Massive crowds decry living costs in Israel

Biggest protest yet targets rising prices

Israelis march Saturday during a protest against their nation’s cost of living. (Associated Press)
Ian Deitch Associated Press

JERUSALEM – At least a quarter of a million Israelis, fed up with the mounting cost of living, poured into the streets of the country’s major cities Saturday night to demand that their leaders address their plight – and demonstrating by their tremendous numbers that they will not go away.

The snowballing protest, which started out three weeks ago with a few 20-somethings pitching a tent encampment on a posh Tel Aviv street, has swiftly become a big headache for Prime Minister Benjamin Netanyahu, seen by many middle-class Israelis as too friendly to big business. An aide to the Israeli leader said the government would soon devise a program to break the monopolies and cartels he blames for Israel’s economic ills.

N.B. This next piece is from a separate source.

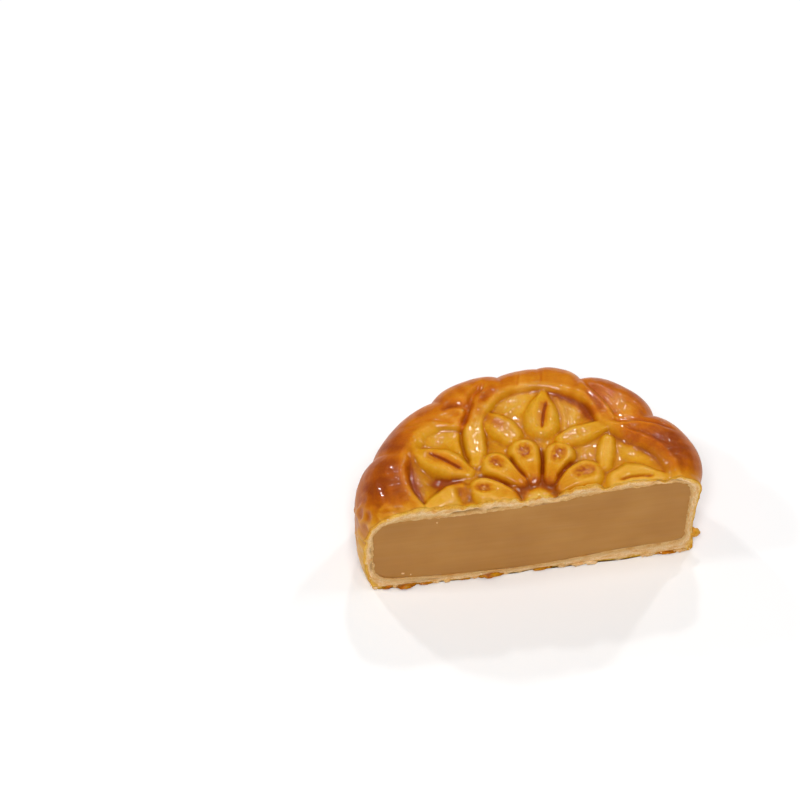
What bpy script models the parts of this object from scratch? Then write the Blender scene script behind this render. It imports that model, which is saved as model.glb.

Protesters appeared to have a more sweeping agenda on their minds. Traveling by car, bus, train and foot, some 230,000 Israelis, according to police estimates, descended on Tel Aviv to mount the largest social protest in the country’s history. Young, old and middle-age, they beat drums and waved flags, some chanting, “Social justice for the people” and “Revolution.”

Some held signs reading “People before profits,” “Rent is not a luxury” and “Working class heroes.” In Jerusalem, more than 30,000 protesters gathered outside Netanyahu’s residence after streaming past some of the most expensive real estate in the city. Other protests took place in farther flung cities in Israel’s north and south, drawing about 10,000 people.

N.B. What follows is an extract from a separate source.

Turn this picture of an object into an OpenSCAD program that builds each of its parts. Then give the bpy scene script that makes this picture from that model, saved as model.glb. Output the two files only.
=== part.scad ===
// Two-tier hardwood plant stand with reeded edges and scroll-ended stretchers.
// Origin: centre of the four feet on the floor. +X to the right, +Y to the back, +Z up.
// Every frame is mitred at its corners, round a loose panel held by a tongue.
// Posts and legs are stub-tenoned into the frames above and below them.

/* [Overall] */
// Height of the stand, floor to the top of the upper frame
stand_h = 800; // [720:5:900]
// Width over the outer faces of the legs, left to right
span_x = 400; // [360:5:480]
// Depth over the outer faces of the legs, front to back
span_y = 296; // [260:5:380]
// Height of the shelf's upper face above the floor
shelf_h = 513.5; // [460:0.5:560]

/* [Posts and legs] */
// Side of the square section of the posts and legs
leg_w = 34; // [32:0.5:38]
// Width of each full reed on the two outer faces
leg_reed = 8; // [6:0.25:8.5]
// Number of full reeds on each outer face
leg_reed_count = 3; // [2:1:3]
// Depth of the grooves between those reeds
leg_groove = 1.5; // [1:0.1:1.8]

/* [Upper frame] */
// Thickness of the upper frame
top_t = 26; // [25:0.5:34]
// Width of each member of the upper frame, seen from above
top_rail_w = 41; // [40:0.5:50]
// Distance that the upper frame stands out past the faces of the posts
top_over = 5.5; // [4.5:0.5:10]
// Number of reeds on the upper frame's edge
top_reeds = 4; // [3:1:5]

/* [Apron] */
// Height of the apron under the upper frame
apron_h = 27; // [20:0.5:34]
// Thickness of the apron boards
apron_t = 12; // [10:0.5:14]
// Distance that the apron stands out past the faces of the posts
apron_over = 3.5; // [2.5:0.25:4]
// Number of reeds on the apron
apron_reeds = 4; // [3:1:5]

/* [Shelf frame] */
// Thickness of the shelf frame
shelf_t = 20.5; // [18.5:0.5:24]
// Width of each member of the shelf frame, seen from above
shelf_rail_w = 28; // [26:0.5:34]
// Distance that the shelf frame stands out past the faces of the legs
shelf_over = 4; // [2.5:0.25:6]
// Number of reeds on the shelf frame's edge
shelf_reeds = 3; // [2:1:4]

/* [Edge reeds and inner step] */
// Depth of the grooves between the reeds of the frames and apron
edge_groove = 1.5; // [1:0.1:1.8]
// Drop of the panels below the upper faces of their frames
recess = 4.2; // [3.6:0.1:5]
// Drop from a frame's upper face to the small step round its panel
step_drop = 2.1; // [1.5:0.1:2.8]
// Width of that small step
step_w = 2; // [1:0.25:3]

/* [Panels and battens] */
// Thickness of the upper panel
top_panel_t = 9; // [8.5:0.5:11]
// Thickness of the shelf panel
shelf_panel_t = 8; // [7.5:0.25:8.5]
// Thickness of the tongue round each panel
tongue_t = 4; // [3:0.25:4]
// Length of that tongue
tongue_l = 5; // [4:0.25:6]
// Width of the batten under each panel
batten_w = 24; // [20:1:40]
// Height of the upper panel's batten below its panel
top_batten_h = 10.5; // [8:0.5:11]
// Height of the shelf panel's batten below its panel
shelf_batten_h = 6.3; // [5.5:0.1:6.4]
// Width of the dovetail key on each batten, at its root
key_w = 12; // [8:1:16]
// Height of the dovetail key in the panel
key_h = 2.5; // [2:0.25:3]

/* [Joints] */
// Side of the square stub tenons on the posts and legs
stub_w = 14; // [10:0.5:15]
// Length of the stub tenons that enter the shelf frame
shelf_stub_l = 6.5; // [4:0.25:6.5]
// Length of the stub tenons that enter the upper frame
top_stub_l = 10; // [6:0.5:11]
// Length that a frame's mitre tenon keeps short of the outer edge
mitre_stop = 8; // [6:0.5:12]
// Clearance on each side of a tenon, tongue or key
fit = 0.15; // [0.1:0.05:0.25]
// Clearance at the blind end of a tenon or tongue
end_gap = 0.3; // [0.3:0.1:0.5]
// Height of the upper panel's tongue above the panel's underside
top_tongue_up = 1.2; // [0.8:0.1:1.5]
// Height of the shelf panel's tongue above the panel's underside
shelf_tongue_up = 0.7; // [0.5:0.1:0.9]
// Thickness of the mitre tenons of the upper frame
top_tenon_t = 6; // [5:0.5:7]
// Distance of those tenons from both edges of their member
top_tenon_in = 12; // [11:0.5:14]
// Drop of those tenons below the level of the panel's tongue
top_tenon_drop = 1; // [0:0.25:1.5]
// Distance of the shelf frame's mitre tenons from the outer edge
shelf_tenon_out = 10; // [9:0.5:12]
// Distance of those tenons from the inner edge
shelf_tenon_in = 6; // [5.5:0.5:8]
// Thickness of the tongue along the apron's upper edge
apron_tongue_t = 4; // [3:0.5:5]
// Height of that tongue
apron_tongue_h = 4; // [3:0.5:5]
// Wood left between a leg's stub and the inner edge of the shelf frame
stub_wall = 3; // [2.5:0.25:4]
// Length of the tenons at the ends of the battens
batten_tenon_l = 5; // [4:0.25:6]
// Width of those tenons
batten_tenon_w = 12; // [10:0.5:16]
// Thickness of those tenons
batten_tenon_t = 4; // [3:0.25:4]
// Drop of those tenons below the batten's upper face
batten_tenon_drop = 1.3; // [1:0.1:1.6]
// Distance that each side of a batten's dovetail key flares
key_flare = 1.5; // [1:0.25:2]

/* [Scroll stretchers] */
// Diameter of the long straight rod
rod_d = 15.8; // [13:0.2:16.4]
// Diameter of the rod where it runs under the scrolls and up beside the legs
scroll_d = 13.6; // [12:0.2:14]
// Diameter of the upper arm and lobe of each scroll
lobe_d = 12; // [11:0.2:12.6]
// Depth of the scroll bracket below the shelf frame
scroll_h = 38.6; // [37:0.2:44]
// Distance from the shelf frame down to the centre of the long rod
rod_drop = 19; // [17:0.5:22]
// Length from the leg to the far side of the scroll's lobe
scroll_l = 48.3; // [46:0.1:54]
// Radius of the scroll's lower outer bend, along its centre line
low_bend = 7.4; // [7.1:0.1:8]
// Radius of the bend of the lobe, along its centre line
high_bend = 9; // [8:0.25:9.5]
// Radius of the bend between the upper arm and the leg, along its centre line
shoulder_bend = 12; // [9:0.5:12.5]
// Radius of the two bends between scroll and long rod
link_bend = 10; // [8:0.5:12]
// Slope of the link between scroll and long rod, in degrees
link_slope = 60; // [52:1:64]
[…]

This third straight Saturday night of pocketbook protests was widely seen as a litmus test of the strength of the grass-roots revolt.

Similar demonstrations last week drew 150,000 people across this country of 7.7 million. Moshe Levy and his wife, Naama, are middle-age Jerusalemites who have a combined monthly income of almost $6,000 but are overdrawn at the bank by $9,000.

They said they don’t often go to demonstrations, “but I think this one is important,” Moshe Levy said.

He said he worries for his four children. “I hope their future will be better than mine,” he said.

Ehud Rotem, a 26-year-old student and bartender who also lives in Jerusalem, sees a bleak future for people of his generation.

“It’s hard to live in this country. We go to the army, work and pay high taxes and still don’t earn enough” to make ends meet, he said.

The protests initially targeted soaring housing prices, but quickly morphed into a sweeping expression of rage against an array of economic issues, including the cost of food, gasoline, education and wages.